→ RAW DATA:
········

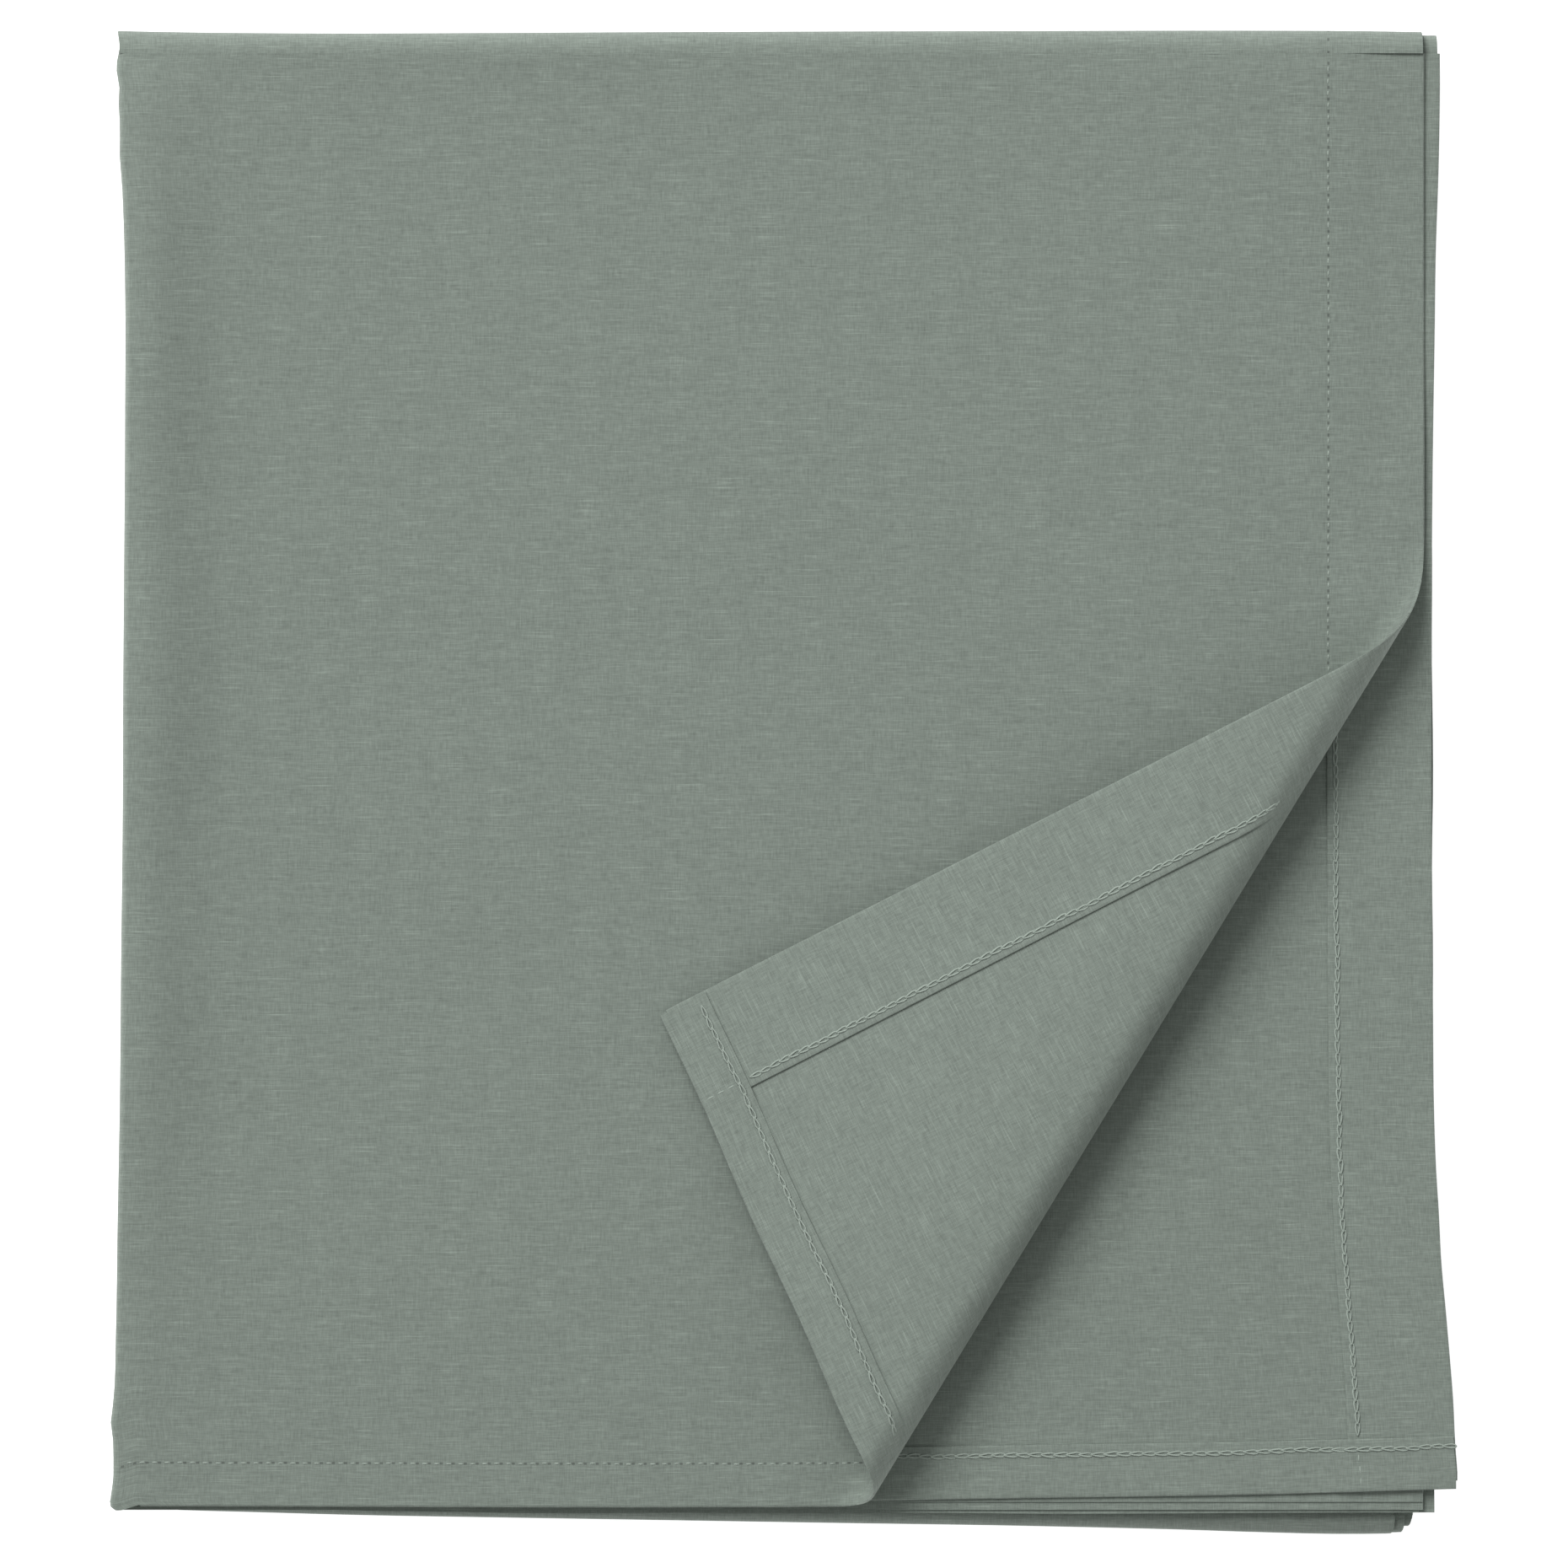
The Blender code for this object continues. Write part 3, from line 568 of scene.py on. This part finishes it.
def layTopStrip(co, path, at, hem):
    p = hem - co[:, 0]
    x = np.interp(p, at, path[:, 0])
    z = np.interp(p, at, path[:, 1])
    y = co[:, 1]
    first = p < at[np.argmin(path[:, 0])]  # up to the middle of the left fold
    onLeaf = p < hem - leaf["left"] - leafLie["bendsAt"]
    fourth = p > at[-1] - (secondLie["right"] - leaf["left"]) + 4 * mm
    out = np.column_stack([x + leafLie["leftEdge"](y) * ramp((leaf["left"] - x) / 0.05 + 1), y, z])
    out[onLeaf] = layLeaf(np.column_stack([co[onLeaf, :2], co[onLeaf, 0] * 0]))
    bendUp = first & ~onLeaf
    low = z[bendUp].min()
    rise = leafRelief(co[bendUp, 0] * 0 + leaf["left"] + leafLie["bendsAt"], y[bendUp])
    out[bendUp, 2] += rise * (z[bendUp] - low) / (leaf["level"] - low)
    out[fourth] = laySecond(np.column_stack([x[fourth], y[fourth], x[fourth] * 0]))
    middle = ~onLeaf & ~fourth
    lowMiddle = ramp((leaf["low"] - y) / 0.05 + 1)
    third = np.abs(z - topLevels[2]) < 0.1 * mm
    out[middle, 1] += (np.where(third, 1.0 * mm, -1.3 * mm) * lowMiddle)[middle]
    return out


def woundTopStrip():
    edges = (leaf["right"], leaf["right"], leaf["right"], secondLie["right"])
    path, at = windingPath(topLevels, edges, leaf["left"], 5 * mm)
    rows = evenly(leaf["low"], leaf["high"], 5 * mm)
    obj = flatPanel("topStrip", leaf["right"] - at[::-1], rows)
    cutForBending(obj, footCuts, -1)
    markCloth(obj)
    setCoords(obj, layTopStrip(coords(obj), path, at, leaf["right"]))
    giveThickness(obj)
    finishPiece(obj, faceCloth, ["strip_1"])
    at[-1] * 0.424 - 0.024
    return obj


# the foot, lean and reaches worked out for the opening at the roll; the pieces are only baked in place, and
# both agree at the front
opening = {"foot": 1.9 * mm, "lean": 0.02, "before": 40 * mm, "after": 30 * mm}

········

→ AIM: Write the whole listing out again. Keep every line exactly as it is.

→ ANSWER:
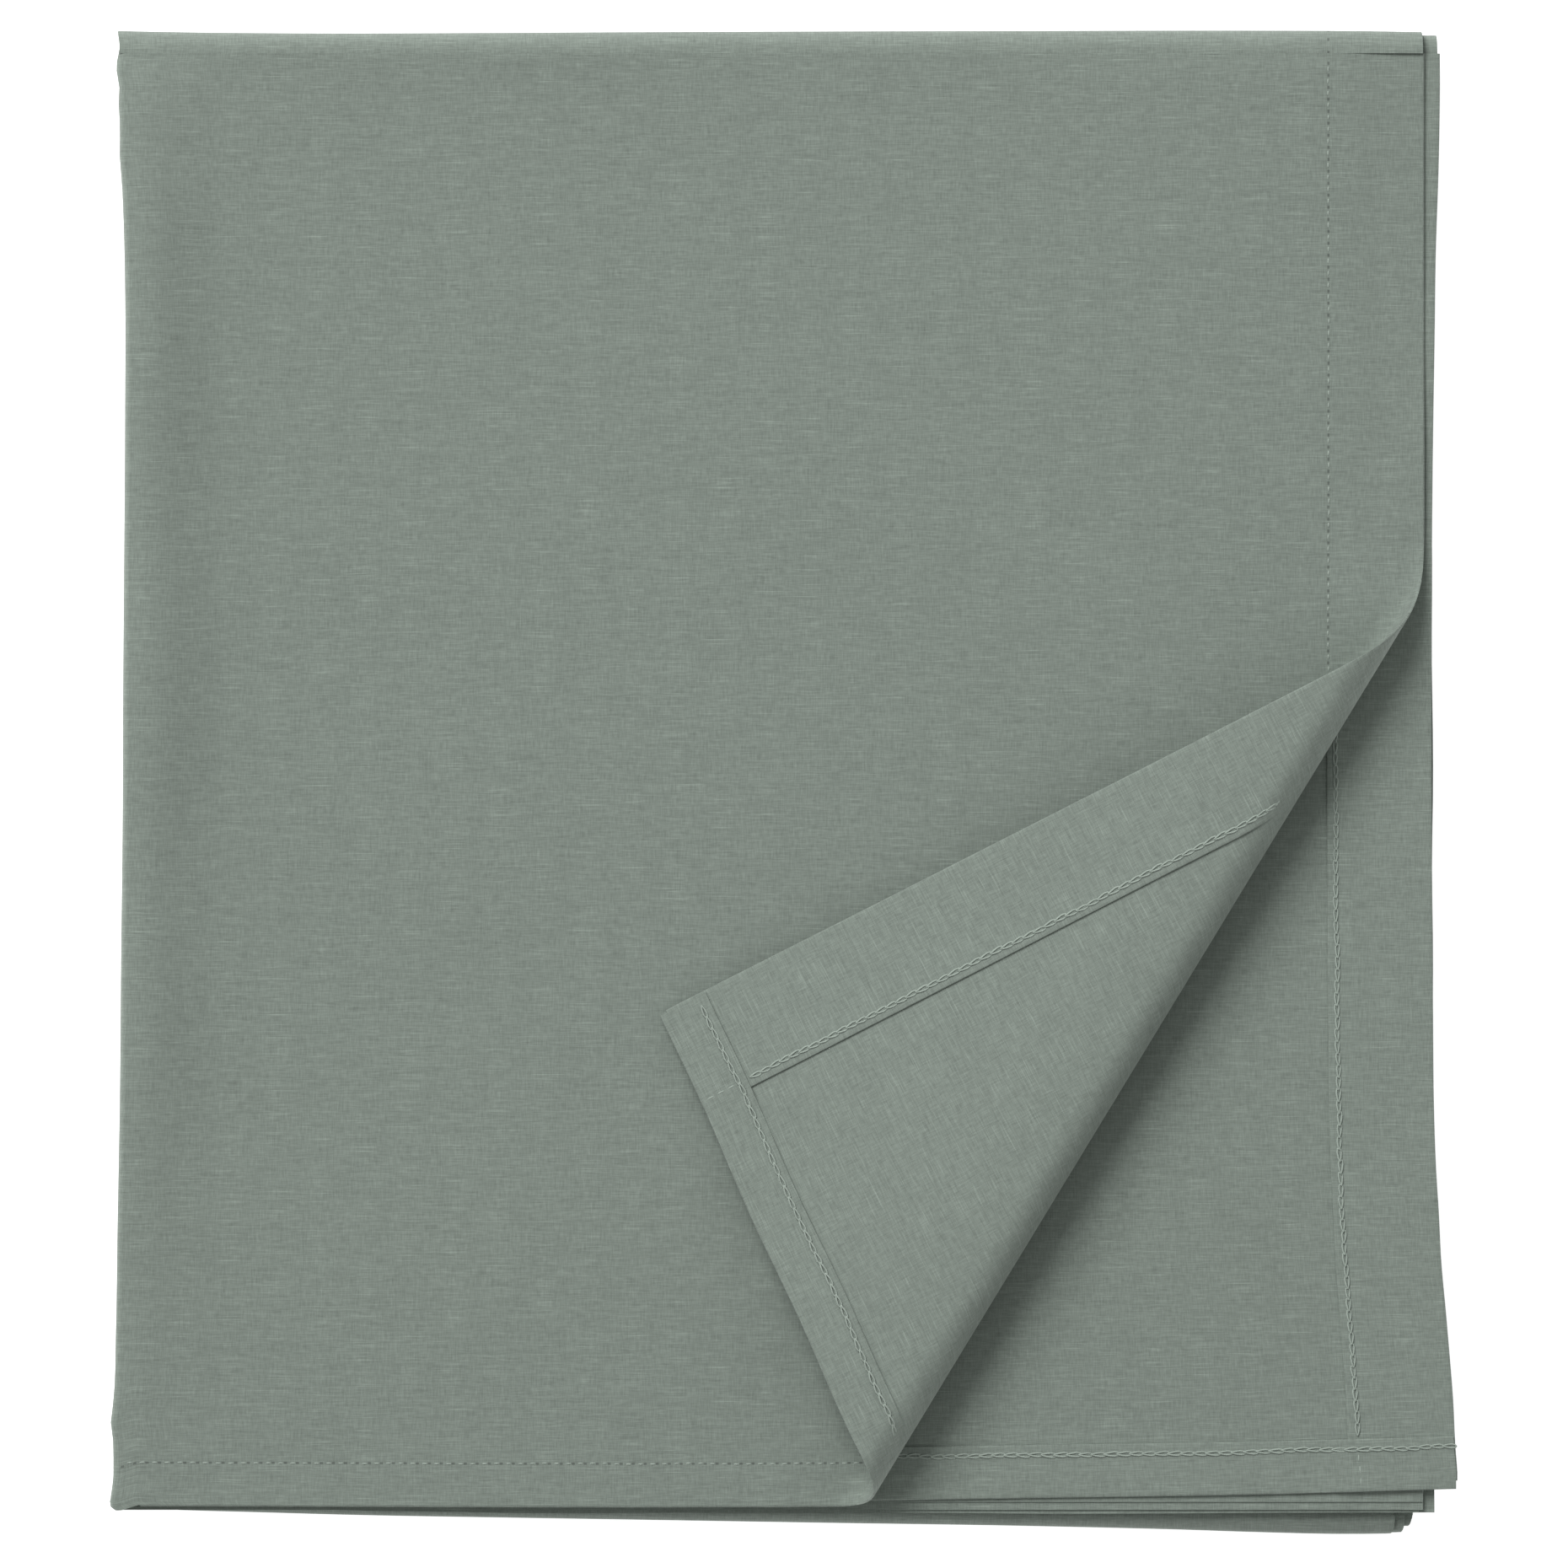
The Blender code for this object continues. Write part 3, from line 568 of scene.py on. This part finishes it.
def layTopStrip(co, path, at, hem):
    p = hem - co[:, 0]
    x = np.interp(p, at, path[:, 0])
    z = np.interp(p, at, path[:, 1])
    y = co[:, 1]
    first = p < at[np.argmin(path[:, 0])]  # up to the middle of the left fold
    onLeaf = p < hem - leaf["left"] - leafLie["bendsAt"]
    fourth = p > at[-1] - (secondLie["right"] - leaf["left"]) + 4 * mm
    out = np.column_stack([x + leafLie["leftEdge"](y) * ramp((leaf["left"] - x) / 0.05 + 1), y, z])
    out[onLeaf] = layLeaf(np.column_stack([co[onLeaf, :2], co[onLeaf, 0] * 0]))
    bendUp = first & ~onLeaf
    low = z[bendUp].min()
    rise = leafRelief(co[bendUp, 0] * 0 + leaf["left"] + leafLie["bendsAt"], y[bendUp])
    out[bendUp, 2] += rise * (z[bendUp] - low) / (leaf["level"] - low)
    out[fourth] = laySecond(np.column_stack([x[fourth], y[fourth], x[fourth] * 0]))
    middle = ~onLeaf & ~fourth
    lowMiddle = ramp((leaf["low"] - y) / 0.05 + 1)
    third = np.abs(z - topLevels[2]) < 0.1 * mm
    out[middle, 1] += (np.where(third, 1.0 * mm, -1.3 * mm) * lowMiddle)[middle]
    return out


def woundTopStrip():
    edges = (leaf["right"], leaf["right"], leaf["right"], secondLie["right"])
    path, at = windingPath(topLevels, edges, leaf["left"], 5 * mm)
    rows = evenly(leaf["low"], leaf["high"], 5 * mm)
    obj = flatPanel("topStrip", leaf["right"] - at[::-1], rows)
    cutForBending(obj, footCuts, -1)
    markCloth(obj)
    setCoords(obj, layTopStrip(coords(obj), path, at, leaf["right"]))
    giveThickness(obj)
    finishPiece(obj, faceCloth, ["strip_1"])
    at[-1] * 0.424 - 0.024
    return obj


# the foot, lean and reaches worked out for the opening at the roll; the pieces are only baked in place, and
# both agree at the front
opening = {"foot": 1.9 * mm, "lean": 0.02, "before": 40 * mm, "after": 30 * mm}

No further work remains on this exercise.